Uses for Used Dryer Sheets
Freshen Up Around the House
Scented dryer sheets can deodorize a variety of stinky stuff.
- Tuck them in your gym bag
- Stick one in the bottom of your trash can to combat odors
- Pop one in your suitcase before storing it after travel
- Put one on the shelf of a musty closet
- Slap one on the back of a box fan to freshen an entire room
- Stuff them into stinky shoes
- Slip one between folded towels or sheets in your linen closet
- Use a used dryer in place of sachets in your dresser drawers
Keep Surfaces Dust-Free Longer
The remaining surfactants in used dryer sheets are useful for repelling dust on all sorts of household surfaces. So, pick one up and wipe it on surfaces like these:
- TV and computer screens
- Large houseplant leaves
Clean Grime with Less Scrubbing
The slightly rough texture of used dryer sheets is a useful substitute for scrubbing pads, while the remaining surfactants help loosen grime. Try them in these spots around the house:
- Cut through soap scum on glass shower doors (though for truly tough jobs you should use this homemade soap scum remover first).
- Get rid of the white film in flower vases by filling them with warm water and adding used dryer sheets. Let them sit for an hour or more and then wipe the inside sparkling clean.
- Eliminate water spots and shine bathroom faucets by using a dryer sheet to wipe them.
- Stop scrubbing pots and pans with baked-on food and use a dryer sheet to loosen the mess instead. Just toss one in the pan and fill it with warm water. Let sit overnight, and the mess will slide right out.
- Use a damp one to clean gunk on the bottom of your clothes iron. Be sure it’s unplugged first, of course.
Keep Your Car Cleaner
Although not a substitute for cleaning your car like a pro, you can use a used dryer sheet to at least keep your ride more presentable.
- Scrub away bug splatters on your windshield easily.
- Keep your headlights shining bright.
- Polish chrome rims and accents to a sparkle.
- Stash a few in your glovebox to dust the console and dash when you’re stuck in traffic.
- Tuck one under a seat to freshen your car.

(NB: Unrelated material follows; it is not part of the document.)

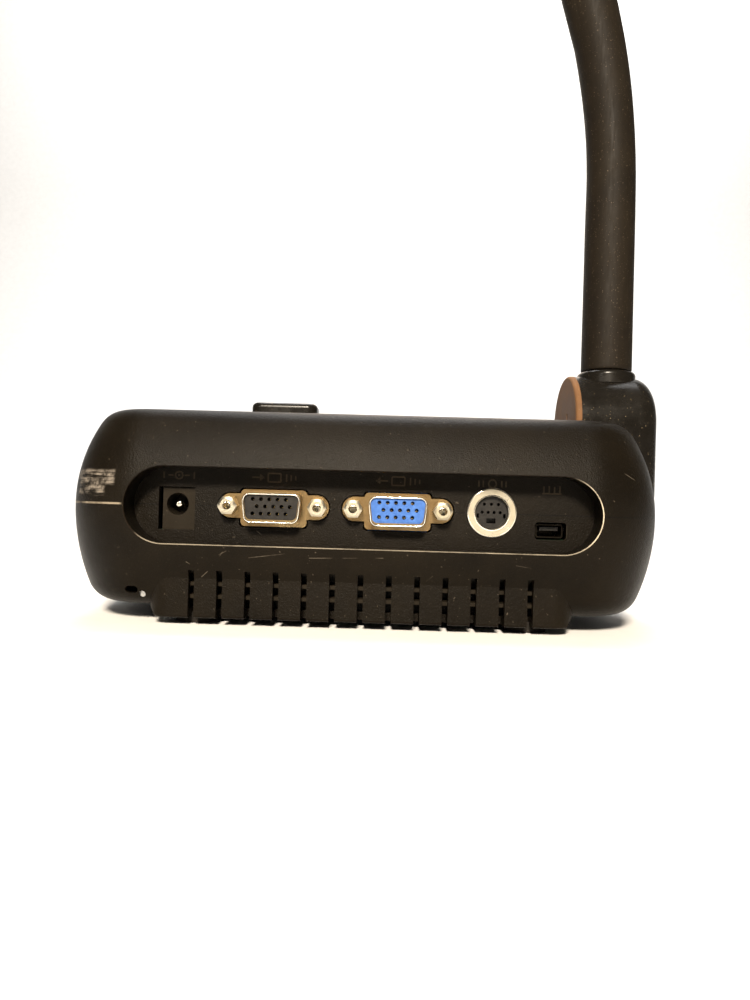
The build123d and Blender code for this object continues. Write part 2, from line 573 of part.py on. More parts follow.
def make_neck_block():
    """Hollow glossy block, open on its inner side, with a boss for the axle and one for
    the foot of the gooseneck."""
    block = neck_slab(0, NECK_X_OUT, NECK_X_IN - COVER_THICK)
    block = fillet(block.faces().sort_by(Axis.X)[0].edges(), NECK_OUTER_ROUND)
    block -= neck_slab(WALL, NECK_X_OUT + WALL + 2, NECK_X_IN)
    block += rod_x(PIVOT_Y, PIVOT_Z, NECK_X_OUT + WALL, NECK_X_IN - COVER_THICK, AXLE_RADIUS + 2.5)
    block += rod(NECK_X, PIVOT_Y, COLLAR_Z - 14, COLLAR_Z, COLLAR_RADIUS)
    block -= rod(NECK_X, PIVOT_Y, COLLAR_Z, NECK_TOP_Z + 5, COLLAR_RADIUS + 0.6)
    block -= rod(NECK_X, PIVOT_Y, COLLAR_Z - 14 - 1, COLLAR_Z + 1, CORE_RADIUS + 0.02)
    return block - rod_x(PIVOT_Y, PIVOT_Z, NECK_X_OUT + 4, NECK_X_IN + 1, AXLE_RADIUS)


def make_neck_cover():
    """Flat plate on the inner side, round the axle, with a short slot near its top."""
    cover = neck_slab(0, NECK_X_IN - COVER_THICK, NECK_X_IN)
    cover = fillet(cover.faces().sort_by(Axis.X)[-1].edges(), NECK_INNER_ROUND)
    cover -= rod_x(PIVOT_Y, PIVOT_Z, NECK_X_IN - 5, NECK_X_IN + 5, AXLE_RADIUS)
    mark_z = NECK_TOP_Z - NECK_HALF
    return cover - box(NECK_X_IN - 5, NECK_X_IN + 1, 3.0, 4.2, mark_z - 0.5, mark_z + 3.5)


def make_axle():
    return rod_x(PIVOT_Y, PIVOT_Z, NECK_X_OUT + 4, STACK_END + NUT_THICK + 1, AXLE_RADIUS)


def make_washers():
    solids = []
    for offset, thick, radius in WASHER_STACK:
        x0 = BRACKET_X0 + BRACKET_THICK + offset
        solids.append(rod_x(PIVOT_Y, PIVOT_Z, x0, x0 + thick, radius)
                      - rod_x(PIVOT_Y, PIVOT_Z, x0 - 1, x0 + thick + 1, AXLE_RADIUS))
    return Compound(children=[Part() + s for s in solids])


def make_nut():
    x0 = STACK_END
    nut = Pos(x0, PIVOT_Y, PIVOT_Z) * extrude(Plane.YZ * RegularPolygon(NUT_RADIUS, 6), NUT_THICK)
    return nut - rod_x(PIVOT_Y, PIVOT_Z, x0 - 1, x0 + NUT_THICK + 1, AXLE_RADIUS)


def make_bracket():
    """Steel plate behind the slot's wall that carries the axle, with a foot to the board."""
    x0, x1 = BRACKET_X0, BRACKET_X0 + BRACKET_THICK
    plate = box(x0, x1, -16, 14, BOARD_TOP + 1, PIVOT_Z + 12)
    plate = fillet(plate.edges().filter_by(Axis.X).sort_by(Axis.Z)[-2:], 8.0)
    return plate - rod_x(PIVOT_Y, PIVOT_Z, x0 - 1, x1 + 1, AXLE_RADIUS + AXLE_RUN)


def make_collar():
    collar = rod(NECK_X, PIVOT_Y, COLLAR_Z, NECK_START_Z, COLLAR_RADIUS)
    collar = fillet(collar.edges().sort_by(Axis.Z)[-1], 1.4)
    collar = fillet(collar.edges().sort_by(Axis.Z)[0], 0.5)
    return collar - rod(NECK_X, PIVOT_Y, COLLAR_Z - 1, NECK_START_Z + 1, CORE_RADIUS + 0.02)


save("neck_block", make_neck_block())
save("neck_cover", make_neck_cover())
save("neck_axle", make_axle())
save("friction_washers", make_washers())
save("axle_nut", make_nut())
save("hinge_bracket", make_bracket())
save("neck_collar", make_collar())


# ----------------------------------------------------------------- gooseneck
# The centre line lies in the plane Y = PIVOT_Y: straight up, then bending towards +X.
LINKS = [(length, 0) for length in STRAIGHT_LENGTHS]
LINKS += [(FIRST_BEND_LENGTH, FIRST_BEND_RADIUS)]
LINKS += [(ARCH_LINK_LENGTH, ARCH_RADIUS)] * ARCH_LINKS


def walk(start, angle, length, radius):
    """Where a run of the centre line ends. angle is measured from straight up."""
    x, z = start
    if radius == 0:
        return (x + length * math.sin(angle), z + length * math.cos(angle)), angle
    end = angle + length / radius
    return (x + radius * (math.cos(angle) - math.cos(end)),
            z + radius * (math.sin(end) - math.sin(angle))), end


def cross_plane(point, angle):
    """The plane across the centre line at a point."""
    return Plane(origin=(point[0], PIVOT_Y, point[1]),
                 x_dir=(math.cos(angle), 0, -math.sin(angle)),
                 z_dir=(math.sin(angle), 0, math.cos(angle)))


def tube(start, angle, radius, s0, s1, outer, bore):
    """A tube along one link, from s0 to s1 along its centre line."""
    point, a = walk(start, angle, s0, radius)
    ring = cross_plane(point, a) * (Circle(outer) - Circle(bore))
    if radius == 0:
        return extrude(ring, s1 - s0)
    centre = (point[0] + radius * math.cos(a), PIVOT_Y, point[1] - radius * math.sin(a))
    return revolve(ring, Axis(centre, (0, 1, 0)), math.degrees((s1 - s0) / radius))


def joint_ball(point, angle, radius):
    """The ball that starts a link, on a stalk that ends flat on the link's tube."""
    foot, a = walk(point, angle, CORE_GAP, radius)
    plane = cross_plane(foot, a)
    above = (Align.CENTER, Align.CENTER, Align.MIN)
    below = (Align.CENTER, Align.CENTER, Align.MAX)
    ball = Pos(point[0], PIVOT_Y, point[1]) * Sphere(BALL_RADIUS)
    ball -= plane * Cylinder(2 * BALL_RADIUS, 2 * BALL_RADIUS, align=above)
    ball += plane * Cylinder(CORE_NECK_RADIUS, CORE_GAP, align=below)
    return ball - plane * Cylinder(CORE_BORE, 4 * BALL_RADIUS, align=below)


def make_gooseneck():
    """Write every link's core and sleeve. Returns where the last link ends."""
    point, angle = (NECK_X, NECK_START_Z), 0.0
    last = len(LINKS) - 1
    for i, (length, radius) in enumerate(LINKS):
        end, end_angle = walk(point, angle, length, radius)
        first_core = CORE_GAP if i else COLLAR_Z - 12 - NECK_START_Z
        core = tube(point, angle, radius, first_core, length, CORE_RADIUS, CORE_BORE)
        if i:
            core += joint_ball(point, angle, radius)
        if i < last:
            core -= Pos(end[0], PIVOT_Y, end[1]) * Sphere(SOCKET_RADIUS)
        s0 = SLEEVE_GAP if i else 0.4
        s1 = length - SLEEVE_GAP if i < last else length
        save(f"gooseneck_core_{i}", core)
        save(f"gooseneck_sleeve_{i}",
             tube(point, angle, radius, s0, s1, SLEEVE_RADIUS, SLEEVE_BORE))
        print(f"link {i} starts at x {point[0]:.3f} z {point[1]:.3f}, angle "
              f"{math.degrees(angle):.3f}")
        point, angle = end, end_angle
    return point, angle


tip, tip_angle = make_gooseneck()
pivot, _ = walk(tip, tip_angle, YOKE_REACH, 0)
print(f"gooseneck tip at x {tip[0]:.3f} z {tip[1]:.3f}, angle {math.degrees(tip_angle):.3f}")
print(f"head pivot at x {pivot[0]:.3f} z {pivot[1]:.3f}")


# --------------------------------------------------------------- camera head
HEAD_X, HEAD_Z = pivot
HEAD_BOTTOM = HEAD_Z - HEAD_BELOW
LAMP_Z = HEAD_Z - LAMP_BUTTON_DROP


def make_yoke():
    """Ferrule end and a flat tongue that reaches into the head."""
    plane = cross_plane(tip, tip_angle)
    yoke = plane * Pos(0, 0, 2.5) * Cylinder(SLEEVE_RADIUS + 0.6, 5.0)
    yoke += plane * Pos(0, 0, 4.5 + (YOKE_REACH - 4.5) / 2) * Box(11.0, TONGUE_THICK, YOKE_REACH - 4.5)
    yoke += rod_y(HEAD_X, HEAD_Z, -TONGUE_THICK / 2, TONGUE_THICK / 2, 5.5)
    return yoke - rod_y(HEAD_X, HEAD_Z, -TONGUE_THICK, TONGUE_THICK, PIN_RADIUS + AXLE_RUN)


def make_head_shell():
    """Round upright shell with a slot at its top for the tongue."""
    z1 = HEAD_Z + HEAD_ABOVE
    shell = rod(HEAD_X, 0, HEAD_BOTTOM, z1, HEAD_RADIUS)
    shell = fillet(shell.edges().sort_by(Axis.Z)[-1], 7.0)
    shell -= rod(HEAD_X, 0, HEAD_BOTTOM - 1, HEAD_Z - 10, HEAD_RADIUS - 2)
    half_slot = TONGUE_THICK / 2 + HEAD_GAP
    shell -= box(HEAD_X - HEAD_RADIUS - 1, HEAD_X + 7.5, -half_slot, half_slot,
                 HEAD_Z - 6.5, z1 + 1)
    shell -= rod_y(HEAD_X, HEAD_Z, -HEAD_RADIUS + 3, HEAD_RADIUS - 3, PIN_RADIUS)
    return shell - rod_x(0, LAMP_Z, HEAD_X + 10, HEAD_X + 20, LAMP_BUTTON_RADIUS + 0.3)


def make_bezel():
    """Round front plate with a hole for the lens and six for the lamps."""
    z0 = HEAD_BOTTOM
    plate = rod(HEAD_X, 0, z0, z0 + BEZEL_THICK, HEAD_RADIUS - 2)
    plate -= rod(HEAD_X, 0, z0 - 1, z0 + 5, 9.0)
    for x, y in lamp_places():
        plate -= rod(x, y, z0 - 1, z0 + 5, 1.3)
    return plate


def lamp_places():
    """Lamps on a circle just outside the focus ring."""
    turns = [2 * math.pi * i / LAMP_COUNT for i in range(LAMP_COUNT)]
    return [(HEAD_X + LAMP_CIRCLE * math.cos(a), LAMP_CIRCLE * math.sin(a)) for a in turns]


def make_lamps():
    z0 = HEAD_BOTTOM
    solids = [rod(x, y, z0 + 0.2, z0 + 4.0, 1.2) for x, y in lamp_places()]
    return Compound(children=[Part() + s for s in solids])


def make_lens():
    """Barrel through the bezel and a domed front glass."""
    z0, z1 = HEAD_BOTTOM - FOCUS_LENGTH + 1, HEAD_BOTTOM + 16
    barrel = rod(HEAD_X, 0, z0, z1, 8.95) - rod(HEAD_X, 0, z0 - 1, z1 - 1, LENS_RADIUS)
    glass = rod(HEAD_X, 0, z0 + 1.0, z0 + 4.0, LENS_RADIUS - 0.02)
    glass &= Pos(HEAD_X, 0, z0 + 1.0 + 16) * Sphere(16)
    return barrel, glass


def make_focus_ring():
    z0, z1 = HEAD_BOTTOM - FOCUS_LENGTH, HEAD_BOTTOM - 0.4
    ring = rod(HEAD_X, 0, z0, z1, FOCUS_RADIUS) - rod(HEAD_X, 0, z0 - 1, z1 + 1, 9.0)
    for i in range(24):
        a = math.radians(15 * i)
        ring -= rod(HEAD_X + FOCUS_RADIUS * math.cos(a), FOCUS_RADIUS * math.sin(a),
                    z0 + 1.5, z1 - 1.5, 0.6)
    return ring


def make_lamp_button():
    x_out = HEAD_X + HEAD_RADIUS + LAMP_BUTTON_PROUD
    button = rod_x(0, LAMP_Z, HEAD_X + HEAD_RADIUS - 3.4, x_out, LAMP_BUTTON_RADIUS)
    return fillet(button.edges().sort_by(Axis.X)[-1], 0.6)


def make_sensor_board():
    z0 = HEAD_BOTTOM + 16.2
    return rod(HEAD_X, 0, z0, z0 + 1.6, 11.0)


save("head_yoke", make_yoke())
save("yoke_pin", rod_y(HEAD_X, HEAD_Z, -HEAD_RADIUS + 3, HEAD_RADIUS - 3, PIN_RADIUS))
save("head_shell", make_head_shell())
save("head_bezel", make_bezel())
save("head_lamps", make_lamps())
lens_barrel, lens_glass = make_lens()
save("lens_barrel", lens_barrel)
save("lens_glass", lens_glass)
save("focus_ring", make_focus_ring())
save("lamp_button", make_lamp_button())
save("sensor_board", make_sensor_board())
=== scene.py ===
# %% [markdown]
# # A document camera, finished in Blender
# The object is a portable document camera: a bar-shaped base of dark moulded plastic, a row of
# sockets sunk in its rear face, a glossy neck block that folds at one end, and a rubber-sleeved
# gooseneck that carries the camera head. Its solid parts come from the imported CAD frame, already
# in place and in metres. This lesson adds the finishes and the small pieces that a solid model
# leaves plain. The frame comes first, because every later place is measured from it.

# %% Load the frame
import math

import bmesh
import bpy
from mathutils import Matrix, Vector


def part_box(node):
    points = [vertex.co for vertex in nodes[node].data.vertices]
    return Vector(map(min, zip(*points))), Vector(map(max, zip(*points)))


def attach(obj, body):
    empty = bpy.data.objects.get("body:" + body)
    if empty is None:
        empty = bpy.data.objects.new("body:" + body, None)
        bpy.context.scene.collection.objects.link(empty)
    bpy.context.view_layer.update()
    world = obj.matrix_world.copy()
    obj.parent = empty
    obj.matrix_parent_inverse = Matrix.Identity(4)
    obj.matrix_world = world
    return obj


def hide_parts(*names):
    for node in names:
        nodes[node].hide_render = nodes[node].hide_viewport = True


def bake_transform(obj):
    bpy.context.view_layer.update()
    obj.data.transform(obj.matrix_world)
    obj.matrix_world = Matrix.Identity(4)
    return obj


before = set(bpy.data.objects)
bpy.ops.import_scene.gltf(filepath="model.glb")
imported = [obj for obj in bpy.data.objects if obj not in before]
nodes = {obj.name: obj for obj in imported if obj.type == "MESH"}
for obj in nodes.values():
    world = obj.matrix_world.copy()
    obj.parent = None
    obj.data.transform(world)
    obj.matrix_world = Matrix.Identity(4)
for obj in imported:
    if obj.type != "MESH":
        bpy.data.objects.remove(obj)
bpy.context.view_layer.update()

# %% [markdown]
# The real parts are dimensioned in millimetres, and Blender works in metres, so one constant turns
# one into the other. The places that several steps share are read from the CAD boxes: the parting
# line is where the two shell halves meet, and the socket panel is the plane that the sockets' flanges lie on.

# %% Shared places
MM = 0.001
shell_low, shell_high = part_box("top_housing")
SEAM_Z = shell_low.z
REAR_Y = shell_high.y
TOP_Z = shell_high.z
RECESS_DEPTH = 10.0 * MM
PANEL_Y = REAR_Y - RECESS_DEPTH
print("seam", round(SEAM_Z / MM, 2), "panel", round(PANEL_Y / MM, 2), "top", round(TOP_Z / MM, 2))

# %% [markdown]
# A finish is a small tree of nodes. Typing every node out in full hides the idea, so three helpers
# carry the routine: one starts a material, one adds a node with its settings, and one adds a link.
# Values that are the same all over a surface are always typed straight into the shader's sockets.

# %% Node helpers
def new_finish(name, **settings):
    material = bpy.data.materials.new(name)
    material.use_nodes = True
    tree = material.node_tree
    shader = tree.nodes["Principled BSDF"]
    for socket, value in settings.items():
        shader.inputs[socket.replace("_", " ")].default_value = value
    return material, tree, shader


def add(tree, kind, inputs=None, **properties):
    made = tree.nodes.new(kind)
    for key, value in properties.items():
        setattr(made, key, value)
    for key, value in (inputs or {}).items():
        made.inputs[key].default_value = value
    return made


def link(tree, source, target):
    tree.links.new(source, target)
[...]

Control Pests of All Sorts
Many pests dislike either the scent or texture of dryer sheets, so use them to keep annoying critters or bugs from bothering you.

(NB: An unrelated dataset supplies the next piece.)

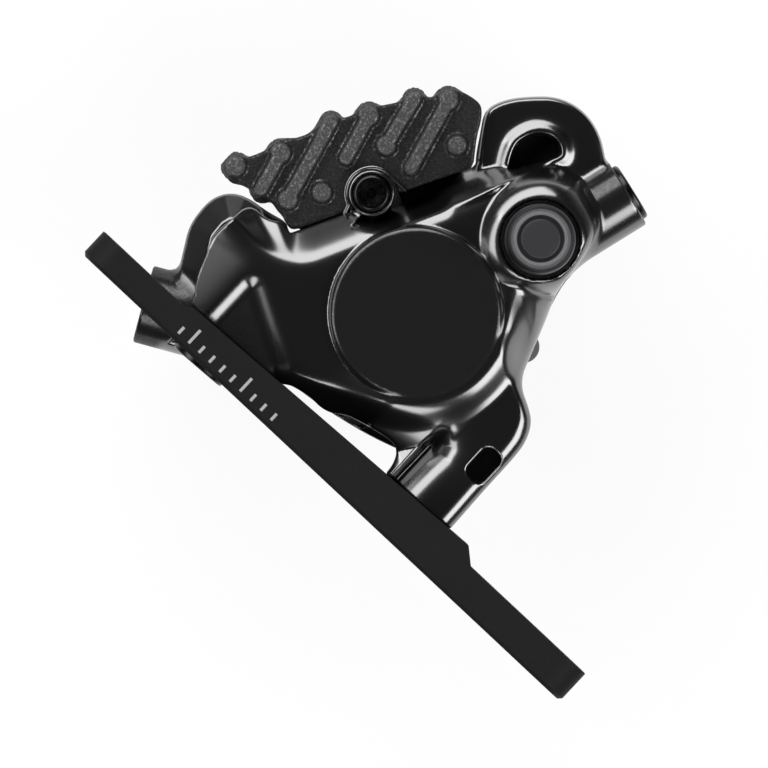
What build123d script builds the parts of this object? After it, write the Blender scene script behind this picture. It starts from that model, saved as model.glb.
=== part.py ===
from build123d import *
from math import cos, radians, sin, tan
import os

os.makedirs("parts", exist_ok=True)

# Bicycle disc brake caliper on its adapter bracket.
# Millimetres and degrees. The origin lies on the bracket's fork face, midway between the fork holes.
# +X runs along the bracket, +Y towards the wheel and +Z away from the fork.

# Driving dimensions
rotor_radius = 80.0
pad_inset = 13.0
pad_bearing = 153.5
rotor_y = 12.0
piston_x = -5.6
piston_z = 25.0
piston_diameter = 22.0
fork_hole_spacing = 70.0
caliper_bolt_spacing = 34.0
seat_height = 6.1
seat_slope = 2.3
body_length = 50.0
body_height = 54.0
face_depth = 17.0

# Clearances and the overrun of every cut
thread_clearance = 0.05
piston_clearance = 0.05
seal_clearance = 0.02
contact_gap = 0.05
pad_clearance = 0.3
overrun = 6.0

# Body halves, depths measured from the rotor plane
slab_depth = 8.5
arch_depth = 10.5
slot_half_width = 2.5
slot_clearance = 2.0
ridge_outward = 12.0
window_outward = 15.9
ridge_left_reach = 7.95
ridge_right_reach = 25.0
outline_round = 1.1
block_shoulder = 0.15
block_bevel = 1.2
lobe_facet = 2.4
inner_crown_fall = 2.6
inner_fall_start = 10.0
outer_crown_fall = 4.8
outer_fall_start = 12.0
boss_radius = 11.8
boss_height = 1.5
boss_round = 0.7
foot_cut_depth = 1.2
foot_cut_round = 0.6
foot_slot_width = 3.0
foot_slot_height = 4.9
foot_slot_x = 15.1
foot_slot_z = 16.2
foot_slot_depth = 6.0
arch_pocket_depth = 2.5
arch_pocket_round = 0.7
bore_depth = 15.0
seal_groove_depth = 1.2
seal_groove_width = 2.2
seal_groove_inset = 1.4

# Pads
plate_thickness = 1.8
plate_half_width = 14.3
plate_inward = 11.5
plate_outward = 13.2
plate_shoulder_step = 2.0
plate_corner = 2.2
lining_thickness = 2.0
lining_margin = 1.1
lining_inward = 11.0
lining_outward = 9.6
lining_corner = 3.0
lining_groove_width = 1.2
lining_groove_depth = 1.2
lining_face = 1.2
ear_radius = 4.0
axle_outward = 17.35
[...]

- Hang one from your belt loop to jam the odor receptors that mosquitoes use to find you.
- If you’re trying to get rid of mice, stuff a used dryer sheet in any suspected entry points. They hate the taste and won’t chew through them.

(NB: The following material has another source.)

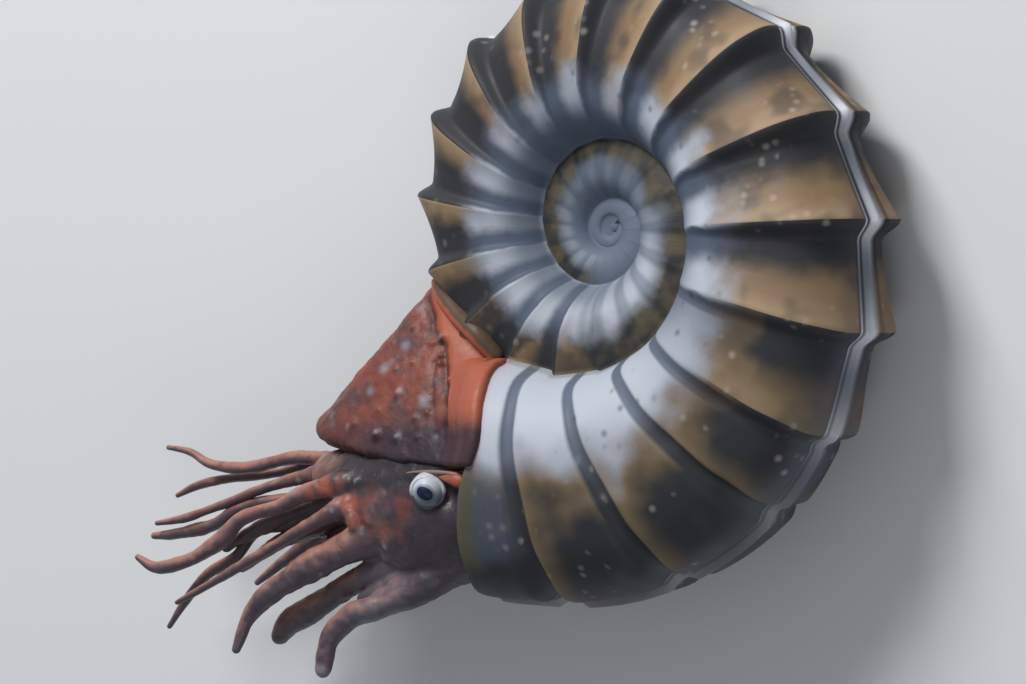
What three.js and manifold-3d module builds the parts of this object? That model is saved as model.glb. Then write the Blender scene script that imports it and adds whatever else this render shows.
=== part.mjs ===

- Put one near your potted plants to deter fungus gnats.
- Hang them on garden fences to help repel deer and other animals that like to chew on your plants.
Control Static Outside the Dryer
Grab a used dryer sheet and wipe things prone to static.
- Run one on your hair or hairbrush.
- Slide one along pants legs or skirts when static strikes.
- Rub one along curtains or pillows that cling.
Untangle Tricky Things
A used dryer sheet can help prevent and unsnarl tangles.
- Before sewing, run one along the length of your thread to keep it from curling and knotting while you work.
- Wipe tangled hair with a dryer sheet and you won’t have to yank the comb through it.
- Slide one over knotted jewelry chains to make them easier to straighten out.
Deal with Paint Messes
The fatty surfactants in used dryer sheets can loosen dried-on paint, making it easier to clean up messes without resorting to paint thinner.
- If you accidentally got paint on the window when touching up trim, hold a damp dryer sheet on the spot for a minute or two then use a spatula to lift away the mess.
- Paint brushes with dried-on latex paint can be cleaned and softened with a used dryer sheet. Soak the brush in warm water with one for an hour then use it to clean the bristles and rinse.
So, next time you’re doing laundry, don’t toss the dryer sheets! Stash them in a Mason jar or other container in the laundry room, and you’ll always have a supply for these unusual uses for used dryer sheets around the house.